The rise in food inflation was triggered by a low wheat production and a miscalculated (or a designed) export of 500,000 tons of wheat. Subsequent government measures coupled with the import of wheat failed to avert the situation which shows the clout of vested interests acting in unison. The millers are reported to over sift superfine and fine flour while grinding the subsidized wheat to earn huge profits. According to a news report, "To have cheaper flour, Pakistan's masses must hope for a descent wheat harvest next season." To add to it, one must also hope that smuggling or any excessive export of wheat does not take place.

We had a bumper rice crop of 5.5 million tons to cater to the domestic consumption demand of 2.2 million tons. In this scenario, a 100 per cent rise in rice prices coupled with the reported shortage in the market is quite inexplicable. This also seems to be a case of excessive export to earn huge profits at the cost of poor local end users. The parliament stuffed with feudal is surely not expected to explain this. Who then will?

Edible oil prices, having already shot up by 100 per cent during a year, are still subject to constant pressure with the rising palm oil and soybean oil import prices. Since September 2006, the cooking oil prices have been unilaterally increased by the producers as many as 8 times. In January, 2008, the prices of ghee and cooking oils have been raised by at least Rs.10/- per Kg. In September, 2006 a 5-Kg Dalda tin was being sold at Rs.395/- which has now gone up to Rs.670/-. The Federal Food Committee terms the rise in prices as unjustified since indigenous ingredients constitute 48 per cent of ghee and cooking oils. Shortage of ghee and cooking oils is feared in the coming months in the face of low palm oil future orders. Given the projected situation, we should be prepared for another round of price hikes.

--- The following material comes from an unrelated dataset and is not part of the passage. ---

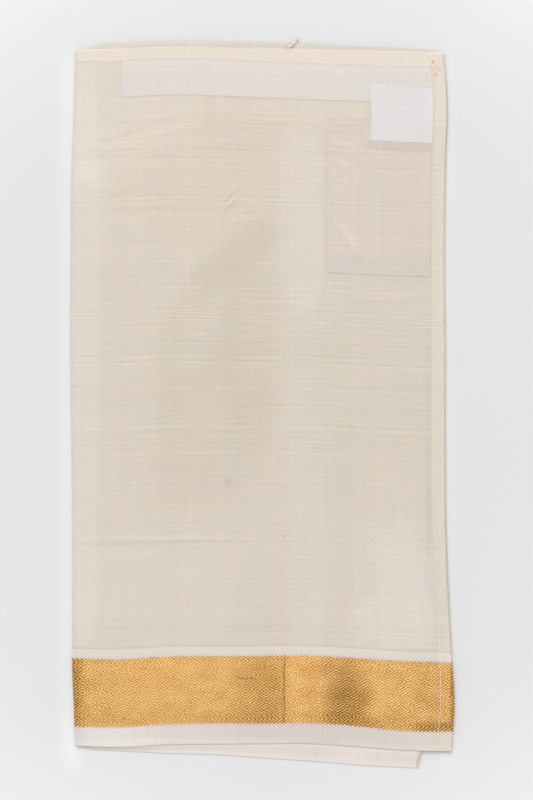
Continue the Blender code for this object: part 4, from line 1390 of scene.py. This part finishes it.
def add_tuft():
    """Tapered threads that hang from the waist edge down to the table."""
    points, faces = [], []
    left, right = sides(CLOTH_HEIGHT)
    for row in TUFT:
        root_y = float(cloth_point((row.x - left) / (right - left), CLOTH_HEIGHT)[1]) + TUFT_OUT
        for k in range(TUFT_STEPS):
            t = k / (TUFT_STEPS - 1)
            radius = row.root / 2 * (1 - TUFT_TAPER * t)
            middle = np.array([row.x + row.reach_x * t + row.bend * np.sin(np.pi * t),
                               root_y + row.reach_y * t,
                               TUFT_HIGH * (1 - t * t) + radius])
            along = np.array([row.reach_x, row.reach_y, -2 * TUFT_HIGH * t])
            beside = np.cross(along, (0, 0, 1))
            beside = beside / np.linalg.norm(beside)
            over = np.cross(beside, along)
            over = over / np.linalg.norm(over)
            for turn in np.arange(TUFT_SIDES) / TUFT_SIDES * 2 * np.pi:
                points.append(middle + radius * (beside * np.cos(turn) + over * np.sin(turn)))
        first = len(points) - TUFT_STEPS * TUFT_SIDES
        rings = [list(range(first + k * TUFT_SIDES, first + (k + 1) * TUFT_SIDES))
                 for k in range(TUFT_STEPS)]
        for low, high in zip(rings, rings[1:]):
            faces += band_quads(low, high)
        faces += [rings[0][::-1], rings[-1]]
    return add_piece("loose_threads", points, faces, thread_finishes["loose"])


loose_threads = add_tuft()

# ---- Riding and standing in --------------------------------------------------------------------

PIECES = table(
    "piece node slot",
    (ground, "ground_panel", "ivory_ground"),
    (border, "zari_border", "gold_zari"),
    (margin, "selvedge_margin", "selvedge_white"),
    (waist_hem, "waist_hem", "ivory_ground"),
    (facing, "waist_facing", "facing_white"),
    (pocket, "inner_pocket", "pocket_cloth"),
    (label, "woven_label", "label_tape"),
    (inner_folds, "hidden_folds", "inner_ground"),
    (slipped_leaf, "slipped_panel", "inner_ground"),
    (side_stitches, None, "ivory_ground"),
    (border_stitches, None, "ivory_ground"),
    (float_stitch, None, "gold_zari"),
    (loose_threads, None, "ivory_ground"),
    (waist_threads, None, "ivory_ground"),
    (dark_specks, None, "ivory_ground"),
    (tuft_binding, None, "gold_zari"),
)
for row in PIECES:
    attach(row.piece, "root")
    if row.node:
        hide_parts(row.node)


# ---- Table, light and camera -------------------------------------------------------------------

FLOOR_SIZE = 12.0
FLOOR_TINT = (0.584, 0.580, 0.576)
FLOOR_ROUGH, FLOOR_SHINE = 0.9, 0.1
MOTTLE_SIZE, MOTTLE_SHARE = (160, 160), 0.02
PAINTED_LIGHT_FROM = 440.0  # painted light: the table shows a little paler from this distance on
PALE_BEND, PALE_MOST, PAINTED_LIGHT_SHARE = 5.0, 1.3, 0.135
PAINTED_LIGHT_FOOT = 0.030  # and painted a little paler on the selvedge's side
# Close beside the cloth's sides it is painted paler against their shade: where, how far that reaches,
# and by how much.
BESIDE = table("x reach share", (-172.0, 24.0, 0.11), (170.0, 18.0, 0.05))
BESIDE_ENDS = (345.0, 300.0)  # it fades out between these distances from the middle


def add_floor():
    finish = Finish("pale_table")
    x, y = finish.table_place()
    mottle = finish.noise(x, y, MOTTLE_SIZE, 9) - 0.5
    # painted light on the table: paler away from the cloth, on the selvedge's side and close beside the
    # cloth's sides
    away = (x * x + y * y) ** 0.5 * (1 / PAINTED_LIGHT_FROM)
    paler = (away ** PALE_BEND).least(PALE_MOST) * PAINTED_LIGHT_SHARE - y * (PAINTED_LIGHT_FOOT / PAINTED_LIGHT_FROM)
    beside = abs(y).between(*BESIDE_ENDS)
    for row in BESIDE:
        paler = paler + abs(x - row.x).between(row.reach, 0.0) ** 2.0 * beside * row.share
    tint = finish.shade(FLOOR_TINT, mottle * MOTTLE_SHARE + paler + 1.0)
    half = FLOOR_SIZE / 2
    corners = [(-half, -half, 0), (half, -half, 0), (half, half, 0), (-half, half, 0)]
    mesh = bpy.data.meshes.new("floor")
    mesh.from_pydata(corners, [], [(0, 1, 2, 3)])
    mesh.materials.append(finish.set(Base_Color=tint, Roughness=FLOOR_ROUGH,
                                     Specular_IOR_Level=FLOOR_SHINE))
    place_object("floor", mesh)


def add_softbox(name, place, aim, size, power):
    light = bpy.data.lights.new(name, "AREA")
    light.shape = "RECTANGLE"
    light.size, light.size_y = size
    light.energy = power
    made = place_object(name, light)
    made.location = place
    made.rotation_euler = (Vector(aim) - Vector(place)).to_track_quat("-Z", "Y").to_euler()


SENSOR_HEIGHT = 24.0  # any value; the lens goes with it
CAMERA_HEIGHT = 1.6
CAMERA_CENTRE = (0.00373, 0.00626)
VIEW_HEIGHT = 0.7288  # height of the view at the table


def add_camera():
    lens = bpy.data.cameras.new("camera")
    lens.sensor_fit = "VERTICAL"
    lens.sensor_height = SENSOR_HEIGHT
    lens.lens = SENSOR_HEIGHT * CAMERA_HEIGHT / VIEW_HEIGHT
    made = place_object("camera", lens)
    made.location = (*CAMERA_CENTRE, CAMERA_HEIGHT)
    bpy.context.scene.camera = made


SKY_TINT, SKY_STRENGTH = (0.97, 0.98, 1.0), 0.75


def add_sky():
    world = bpy.data.worlds.new("studio")
    world.use_nodes = True
    sky = world.node_tree.nodes["Background"].inputs
    sky["Color"].default_value, sky["Strength"].default_value = colour(SKY_TINT), SKY_STRENGTH
    bpy.context.scene.world = world


add_floor()
add_softbox("softbox", place=(-0.9, 3.6, 6.0), aim=(0, 0, 0), size=(5.2, 5.2), power=415.0)
add_camera()
add_sky()
bpy.context.scene.view_settings.view_transform = "Standard"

As if the worked up essential items price hikes were not enough, the bogey of terminal congestion charges to be recovered by the majority of shipping lines has also been raised. This will further push up the prices of imported essentials like pulses etc. The upcoming elections are also creating both founded and unfounded fears in the minds of general public who has resorted to hoarding of food and essential items. The wholesale market reports a 100 per cent increase in retailers' orders. The expected de-freezing of domestic petrol prices is also bracing to take its toll.